DATASET EXTRACT →
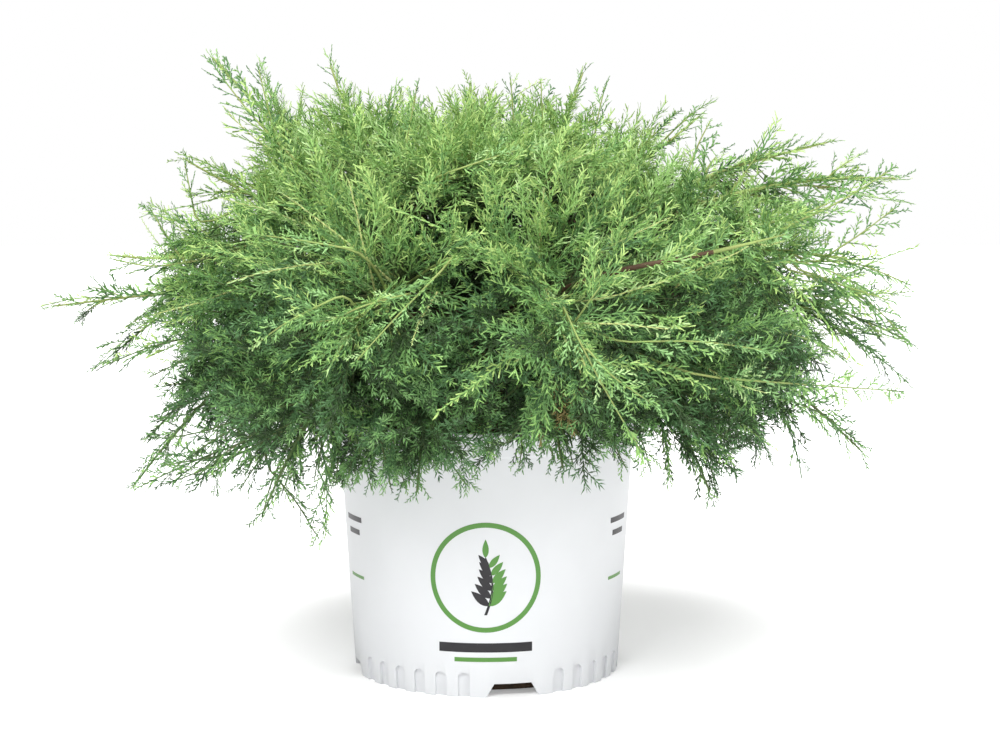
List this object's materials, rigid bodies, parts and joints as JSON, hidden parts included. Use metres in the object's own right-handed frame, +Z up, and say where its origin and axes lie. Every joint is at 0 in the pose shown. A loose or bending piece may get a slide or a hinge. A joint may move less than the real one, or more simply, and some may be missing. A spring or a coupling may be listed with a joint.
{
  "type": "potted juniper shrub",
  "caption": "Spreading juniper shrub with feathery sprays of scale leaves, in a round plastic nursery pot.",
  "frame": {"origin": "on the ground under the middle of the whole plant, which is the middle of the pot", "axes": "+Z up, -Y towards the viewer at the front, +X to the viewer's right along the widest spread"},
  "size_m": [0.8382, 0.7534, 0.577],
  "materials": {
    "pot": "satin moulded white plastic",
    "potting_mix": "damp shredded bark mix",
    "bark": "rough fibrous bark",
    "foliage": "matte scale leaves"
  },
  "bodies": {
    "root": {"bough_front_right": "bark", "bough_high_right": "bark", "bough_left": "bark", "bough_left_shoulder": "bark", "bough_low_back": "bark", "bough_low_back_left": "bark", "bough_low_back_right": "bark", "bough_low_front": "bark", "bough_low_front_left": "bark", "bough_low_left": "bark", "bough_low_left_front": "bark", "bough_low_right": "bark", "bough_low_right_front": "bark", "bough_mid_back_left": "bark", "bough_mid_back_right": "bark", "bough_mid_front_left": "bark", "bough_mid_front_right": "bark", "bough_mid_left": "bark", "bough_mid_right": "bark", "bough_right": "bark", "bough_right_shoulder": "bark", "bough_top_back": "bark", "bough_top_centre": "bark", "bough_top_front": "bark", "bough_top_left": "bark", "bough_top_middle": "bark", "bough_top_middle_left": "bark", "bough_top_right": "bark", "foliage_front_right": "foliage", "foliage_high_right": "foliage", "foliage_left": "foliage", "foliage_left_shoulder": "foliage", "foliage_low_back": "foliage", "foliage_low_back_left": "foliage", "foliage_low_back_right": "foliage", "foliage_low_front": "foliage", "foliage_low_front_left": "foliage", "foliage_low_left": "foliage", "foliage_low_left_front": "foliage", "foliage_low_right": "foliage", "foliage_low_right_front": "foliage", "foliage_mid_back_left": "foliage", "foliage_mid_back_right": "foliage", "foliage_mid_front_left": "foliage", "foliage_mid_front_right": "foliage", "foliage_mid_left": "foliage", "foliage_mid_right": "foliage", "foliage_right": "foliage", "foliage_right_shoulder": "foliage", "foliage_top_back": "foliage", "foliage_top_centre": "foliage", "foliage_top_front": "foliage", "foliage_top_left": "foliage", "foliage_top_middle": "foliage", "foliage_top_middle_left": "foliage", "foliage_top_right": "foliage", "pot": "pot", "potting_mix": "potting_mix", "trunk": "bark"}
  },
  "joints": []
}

YOUR TASK →
Write the data out again in full and exactly.

RESPONSE TO THE TASK →
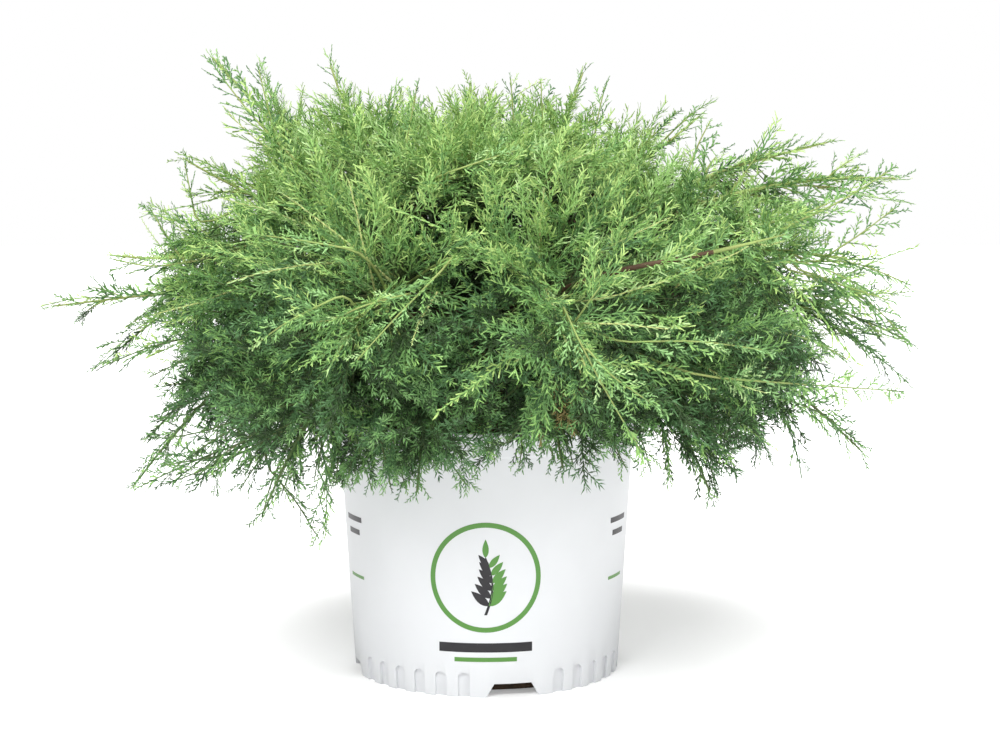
List this object's materials, rigid bodies, parts and joints as JSON, hidden parts included. Use metres in the object's own right-handed frame, +Z up, and say where its origin and axes lie. Every joint is at 0 in the pose shown. A loose or bending piece may get a slide or a hinge. A joint may move less than the real one, or more simply, and some may be missing. A spring or a coupling may be listed with a joint.
{
  "type": "potted juniper shrub",
  "caption": "Spreading juniper shrub with feathery sprays of scale leaves, in a round plastic nursery pot.",
  "frame": {"origin": "on the ground under the middle of the whole plant, which is the middle of the pot", "axes": "+Z up, -Y towards the viewer at the front, +X to the viewer's right along the widest spread"},
  "size_m": [0.8382, 0.7534, 0.577],
  "materials": {
    "pot": "satin moulded white plastic",
    "potting_mix": "damp shredded bark mix",
    "bark": "rough fibrous bark",
    "foliage": "matte scale leaves"
  },
  "bodies": {
    "root": {"bough_front_right": "bark", "bough_high_right": "bark", "bough_left": "bark", "bough_left_shoulder": "bark", "bough_low_back": "bark", "bough_low_back_left": "bark", "bough_low_back_right": "bark", "bough_low_front": "bark", "bough_low_front_left": "bark", "bough_low_left": "bark", "bough_low_left_front": "bark", "bough_low_right": "bark", "bough_low_right_front": "bark", "bough_mid_back_left": "bark", "bough_mid_back_right": "bark", "bough_mid_front_left": "bark", "bough_mid_front_right": "bark", "bough_mid_left": "bark", "bough_mid_right": "bark", "bough_right": "bark", "bough_right_shoulder": "bark", "bough_top_back": "bark", "bough_top_centre": "bark", "bough_top_front": "bark", "bough_top_left": "bark", "bough_top_middle": "bark", "bough_top_middle_left": "bark", "bough_top_right": "bark", "foliage_front_right": "foliage", "foliage_high_right": "foliage", "foliage_left": "foliage", "foliage_left_shoulder": "foliage", "foliage_low_back": "foliage", "foliage_low_back_left": "foliage", "foliage_low_back_right": "foliage", "foliage_low_front": "foliage", "foliage_low_front_left": "foliage", "foliage_low_left": "foliage", "foliage_low_left_front": "foliage", "foliage_low_right": "foliage", "foliage_low_right_front": "foliage", "foliage_mid_back_left": "foliage", "foliage_mid_back_right": "foliage", "foliage_mid_front_left": "foliage", "foliage_mid_front_right": "foliage", "foliage_mid_left": "foliage", "foliage_mid_right": "foliage", "foliage_right": "foliage", "foliage_right_shoulder": "foliage", "foliage_top_back": "foliage", "foliage_top_centre": "foliage", "foliage_top_front": "foliage", "foliage_top_left": "foliage", "foliage_top_middle": "foliage", "foliage_top_middle_left": "foliage", "foliage_top_right": "foliage", "pot": "pot", "potting_mix": "potting_mix", "trunk": "bark"}
  },
  "joints": []
}